[Records with modeling code]
━━━━

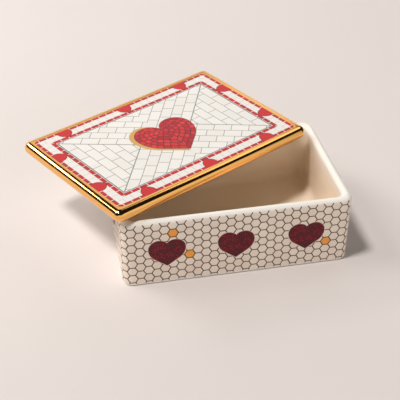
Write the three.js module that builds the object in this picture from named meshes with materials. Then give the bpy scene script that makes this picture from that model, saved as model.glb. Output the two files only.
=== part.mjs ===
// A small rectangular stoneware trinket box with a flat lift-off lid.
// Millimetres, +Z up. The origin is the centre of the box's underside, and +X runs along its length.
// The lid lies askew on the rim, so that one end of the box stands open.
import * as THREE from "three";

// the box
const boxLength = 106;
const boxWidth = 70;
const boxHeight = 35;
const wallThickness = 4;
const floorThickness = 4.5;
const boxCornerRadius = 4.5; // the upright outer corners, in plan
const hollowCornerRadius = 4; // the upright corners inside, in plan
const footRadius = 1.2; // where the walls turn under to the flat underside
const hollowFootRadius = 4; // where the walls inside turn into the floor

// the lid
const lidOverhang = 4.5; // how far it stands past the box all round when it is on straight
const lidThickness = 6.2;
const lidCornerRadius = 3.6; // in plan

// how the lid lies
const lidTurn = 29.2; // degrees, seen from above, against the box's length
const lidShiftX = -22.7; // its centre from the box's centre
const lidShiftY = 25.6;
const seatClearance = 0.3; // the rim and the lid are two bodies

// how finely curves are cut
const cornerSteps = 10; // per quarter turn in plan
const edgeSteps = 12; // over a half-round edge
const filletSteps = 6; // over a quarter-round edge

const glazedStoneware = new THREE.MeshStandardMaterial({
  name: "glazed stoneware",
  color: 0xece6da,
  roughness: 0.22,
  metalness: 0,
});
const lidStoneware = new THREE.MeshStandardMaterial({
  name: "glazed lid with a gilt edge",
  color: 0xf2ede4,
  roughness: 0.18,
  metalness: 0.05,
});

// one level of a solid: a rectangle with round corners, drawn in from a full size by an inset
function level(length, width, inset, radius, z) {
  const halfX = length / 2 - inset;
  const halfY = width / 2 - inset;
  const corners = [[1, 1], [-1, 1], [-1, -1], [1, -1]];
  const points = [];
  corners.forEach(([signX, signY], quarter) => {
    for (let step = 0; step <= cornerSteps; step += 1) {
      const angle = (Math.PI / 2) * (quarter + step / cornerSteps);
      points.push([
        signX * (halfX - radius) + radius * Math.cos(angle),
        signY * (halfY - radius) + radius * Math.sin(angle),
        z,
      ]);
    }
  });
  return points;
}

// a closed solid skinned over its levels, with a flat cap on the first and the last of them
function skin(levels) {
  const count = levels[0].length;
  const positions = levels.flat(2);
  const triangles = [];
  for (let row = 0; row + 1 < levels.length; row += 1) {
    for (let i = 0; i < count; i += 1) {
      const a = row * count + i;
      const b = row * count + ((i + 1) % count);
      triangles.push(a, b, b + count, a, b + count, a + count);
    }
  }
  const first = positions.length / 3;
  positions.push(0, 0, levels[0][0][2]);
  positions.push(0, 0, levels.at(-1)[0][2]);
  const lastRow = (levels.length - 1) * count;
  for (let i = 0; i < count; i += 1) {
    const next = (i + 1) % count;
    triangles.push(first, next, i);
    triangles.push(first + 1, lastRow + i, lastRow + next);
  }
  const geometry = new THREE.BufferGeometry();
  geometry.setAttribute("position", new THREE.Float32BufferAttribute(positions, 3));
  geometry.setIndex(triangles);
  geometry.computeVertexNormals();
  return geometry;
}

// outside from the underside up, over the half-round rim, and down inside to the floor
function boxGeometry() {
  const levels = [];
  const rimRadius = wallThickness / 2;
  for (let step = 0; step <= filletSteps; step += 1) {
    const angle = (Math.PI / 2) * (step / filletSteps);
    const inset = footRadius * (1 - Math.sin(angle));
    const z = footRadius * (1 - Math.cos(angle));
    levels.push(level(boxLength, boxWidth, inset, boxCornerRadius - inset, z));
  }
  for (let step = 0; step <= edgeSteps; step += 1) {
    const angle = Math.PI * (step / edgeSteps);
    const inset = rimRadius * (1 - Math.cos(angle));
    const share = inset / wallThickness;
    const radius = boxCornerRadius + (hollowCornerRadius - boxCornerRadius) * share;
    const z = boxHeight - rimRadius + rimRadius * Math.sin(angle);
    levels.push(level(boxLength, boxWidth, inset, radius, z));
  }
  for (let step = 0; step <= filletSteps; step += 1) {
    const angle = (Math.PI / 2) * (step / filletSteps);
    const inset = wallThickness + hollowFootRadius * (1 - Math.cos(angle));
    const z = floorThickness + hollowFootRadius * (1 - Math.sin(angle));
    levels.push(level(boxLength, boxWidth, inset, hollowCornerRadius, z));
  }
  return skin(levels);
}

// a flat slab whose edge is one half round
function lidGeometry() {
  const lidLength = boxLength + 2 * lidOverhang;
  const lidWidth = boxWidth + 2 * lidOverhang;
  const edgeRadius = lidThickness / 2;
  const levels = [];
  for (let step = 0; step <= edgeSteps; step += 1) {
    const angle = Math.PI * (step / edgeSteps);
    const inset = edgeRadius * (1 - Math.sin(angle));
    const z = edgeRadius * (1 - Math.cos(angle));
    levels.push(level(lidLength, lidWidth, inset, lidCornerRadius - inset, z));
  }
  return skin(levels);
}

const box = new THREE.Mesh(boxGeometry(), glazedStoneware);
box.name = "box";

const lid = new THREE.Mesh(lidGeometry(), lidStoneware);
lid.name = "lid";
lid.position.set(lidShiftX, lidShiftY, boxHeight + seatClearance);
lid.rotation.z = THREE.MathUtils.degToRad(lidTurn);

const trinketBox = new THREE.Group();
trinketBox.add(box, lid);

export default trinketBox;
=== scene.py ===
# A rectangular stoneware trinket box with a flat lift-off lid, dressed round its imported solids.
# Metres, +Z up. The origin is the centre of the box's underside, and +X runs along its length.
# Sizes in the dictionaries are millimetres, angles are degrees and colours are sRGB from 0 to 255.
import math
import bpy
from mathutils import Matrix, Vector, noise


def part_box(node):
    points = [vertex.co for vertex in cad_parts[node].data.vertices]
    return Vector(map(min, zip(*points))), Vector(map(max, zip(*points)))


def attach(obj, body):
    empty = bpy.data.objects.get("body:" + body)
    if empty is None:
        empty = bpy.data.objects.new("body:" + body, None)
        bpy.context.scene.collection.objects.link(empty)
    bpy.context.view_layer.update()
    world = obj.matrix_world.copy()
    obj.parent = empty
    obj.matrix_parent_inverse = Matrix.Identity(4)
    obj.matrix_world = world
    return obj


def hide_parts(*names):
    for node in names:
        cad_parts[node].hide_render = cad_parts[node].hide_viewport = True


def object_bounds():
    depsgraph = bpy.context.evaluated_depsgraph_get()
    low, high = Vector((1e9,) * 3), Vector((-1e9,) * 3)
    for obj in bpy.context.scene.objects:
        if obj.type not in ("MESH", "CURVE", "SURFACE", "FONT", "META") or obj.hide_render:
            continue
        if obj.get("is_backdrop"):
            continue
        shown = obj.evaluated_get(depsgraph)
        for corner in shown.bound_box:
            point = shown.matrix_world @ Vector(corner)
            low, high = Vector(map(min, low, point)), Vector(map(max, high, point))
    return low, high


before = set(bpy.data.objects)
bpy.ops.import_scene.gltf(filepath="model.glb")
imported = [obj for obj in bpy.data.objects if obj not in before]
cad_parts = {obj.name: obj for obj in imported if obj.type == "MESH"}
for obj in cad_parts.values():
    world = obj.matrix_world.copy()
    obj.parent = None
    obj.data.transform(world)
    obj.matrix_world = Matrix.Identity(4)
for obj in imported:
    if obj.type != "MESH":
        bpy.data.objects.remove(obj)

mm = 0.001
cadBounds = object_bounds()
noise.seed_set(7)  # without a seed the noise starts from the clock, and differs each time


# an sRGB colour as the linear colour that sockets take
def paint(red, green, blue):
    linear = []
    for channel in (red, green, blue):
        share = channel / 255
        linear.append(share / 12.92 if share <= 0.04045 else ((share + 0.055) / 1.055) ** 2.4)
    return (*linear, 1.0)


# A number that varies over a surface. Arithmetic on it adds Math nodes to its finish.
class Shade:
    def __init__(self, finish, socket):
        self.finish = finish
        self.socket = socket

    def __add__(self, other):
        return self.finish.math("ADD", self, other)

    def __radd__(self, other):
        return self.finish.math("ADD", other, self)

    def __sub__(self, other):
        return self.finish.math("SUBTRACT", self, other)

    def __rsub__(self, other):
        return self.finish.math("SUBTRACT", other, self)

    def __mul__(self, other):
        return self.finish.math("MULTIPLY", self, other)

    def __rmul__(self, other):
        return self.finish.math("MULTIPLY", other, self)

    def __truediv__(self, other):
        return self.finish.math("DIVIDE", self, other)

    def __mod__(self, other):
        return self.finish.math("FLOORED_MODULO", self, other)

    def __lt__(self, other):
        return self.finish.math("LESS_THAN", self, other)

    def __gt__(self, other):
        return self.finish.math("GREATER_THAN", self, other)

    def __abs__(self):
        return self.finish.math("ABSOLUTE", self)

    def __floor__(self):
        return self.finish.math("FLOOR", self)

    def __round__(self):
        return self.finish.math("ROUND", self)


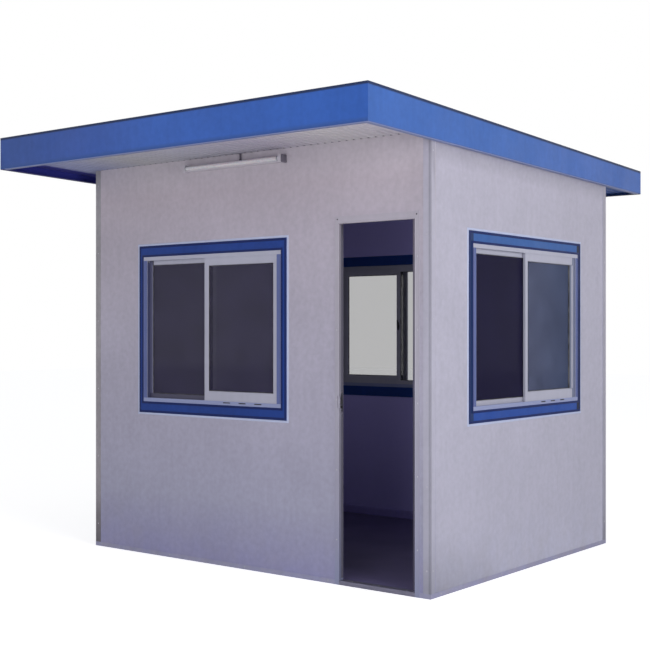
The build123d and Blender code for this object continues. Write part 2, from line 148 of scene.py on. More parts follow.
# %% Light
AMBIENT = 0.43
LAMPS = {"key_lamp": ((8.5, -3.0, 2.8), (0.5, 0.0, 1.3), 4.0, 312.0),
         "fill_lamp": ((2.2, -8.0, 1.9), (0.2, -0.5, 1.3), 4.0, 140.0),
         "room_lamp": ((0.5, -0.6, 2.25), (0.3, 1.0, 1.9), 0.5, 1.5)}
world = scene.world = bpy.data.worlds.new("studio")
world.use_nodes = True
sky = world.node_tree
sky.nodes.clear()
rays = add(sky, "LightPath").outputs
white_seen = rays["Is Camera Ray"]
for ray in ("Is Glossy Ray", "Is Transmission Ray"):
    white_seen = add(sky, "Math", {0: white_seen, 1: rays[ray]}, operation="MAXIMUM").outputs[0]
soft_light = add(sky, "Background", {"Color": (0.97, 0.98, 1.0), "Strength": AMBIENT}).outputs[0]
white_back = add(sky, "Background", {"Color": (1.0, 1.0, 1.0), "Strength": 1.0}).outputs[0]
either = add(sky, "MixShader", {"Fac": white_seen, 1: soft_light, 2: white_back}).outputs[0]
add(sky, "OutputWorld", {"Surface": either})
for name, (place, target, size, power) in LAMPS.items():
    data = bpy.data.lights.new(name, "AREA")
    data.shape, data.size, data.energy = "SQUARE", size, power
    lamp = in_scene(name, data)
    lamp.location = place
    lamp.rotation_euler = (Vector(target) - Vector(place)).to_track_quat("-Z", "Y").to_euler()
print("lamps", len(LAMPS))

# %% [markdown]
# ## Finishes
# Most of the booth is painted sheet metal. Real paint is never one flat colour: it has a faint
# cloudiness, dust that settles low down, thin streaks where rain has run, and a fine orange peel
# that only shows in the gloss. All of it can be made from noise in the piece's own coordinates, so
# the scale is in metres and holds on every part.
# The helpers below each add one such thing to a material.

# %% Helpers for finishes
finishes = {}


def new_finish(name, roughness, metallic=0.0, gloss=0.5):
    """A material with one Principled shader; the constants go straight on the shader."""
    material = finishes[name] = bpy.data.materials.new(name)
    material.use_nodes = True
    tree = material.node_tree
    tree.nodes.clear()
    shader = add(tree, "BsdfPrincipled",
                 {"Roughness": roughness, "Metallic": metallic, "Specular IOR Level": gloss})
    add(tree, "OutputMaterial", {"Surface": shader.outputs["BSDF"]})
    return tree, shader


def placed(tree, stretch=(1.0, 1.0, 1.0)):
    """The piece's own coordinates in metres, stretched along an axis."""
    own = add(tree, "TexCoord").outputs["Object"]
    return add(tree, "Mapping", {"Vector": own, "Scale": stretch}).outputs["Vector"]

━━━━

[Stated exercise]
Both the line with "const box = new" and the line with "return low, high" belong in the extract, along with every line between them; set down those lines exactly and only.

[Solution below]
const box = new THREE.Mesh(boxGeometry(), glazedStoneware);
box.name = "box";

const lid = new THREE.Mesh(lidGeometry(), lidStoneware);
lid.name = "lid";
lid.position.set(lidShiftX, lidShiftY, boxHeight + seatClearance);
lid.rotation.z = THREE.MathUtils.degToRad(lidTurn);

const trinketBox = new THREE.Group();
trinketBox.add(box, lid);

export default trinketBox;
=== scene.py ===
# A rectangular stoneware trinket box with a flat lift-off lid, dressed round its imported solids.
# Metres, +Z up. The origin is the centre of the box's underside, and +X runs along its length.
# Sizes in the dictionaries are millimetres, angles are degrees and colours are sRGB from 0 to 255.
import math
import bpy
from mathutils import Matrix, Vector, noise


def part_box(node):
    points = [vertex.co for vertex in cad_parts[node].data.vertices]
    return Vector(map(min, zip(*points))), Vector(map(max, zip(*points)))


def attach(obj, body):
    empty = bpy.data.objects.get("body:" + body)
    if empty is None:
        empty = bpy.data.objects.new("body:" + body, None)
        bpy.context.scene.collection.objects.link(empty)
    bpy.context.view_layer.update()
    world = obj.matrix_world.copy()
    obj.parent = empty
    obj.matrix_parent_inverse = Matrix.Identity(4)
    obj.matrix_world = world
    return obj


def hide_parts(*names):
    for node in names:
        cad_parts[node].hide_render = cad_parts[node].hide_viewport = True


def object_bounds():
    depsgraph = bpy.context.evaluated_depsgraph_get()
    low, high = Vector((1e9,) * 3), Vector((-1e9,) * 3)
    for obj in bpy.context.scene.objects:
        if obj.type not in ("MESH", "CURVE", "SURFACE", "FONT", "META") or obj.hide_render:
            continue
        if obj.get("is_backdrop"):
            continue
        shown = obj.evaluated_get(depsgraph)
        for corner in shown.bound_box:
            point = shown.matrix_world @ Vector(corner)
            low, high = Vector(map(min, low, point)), Vector(map(max, high, point))
    return low, high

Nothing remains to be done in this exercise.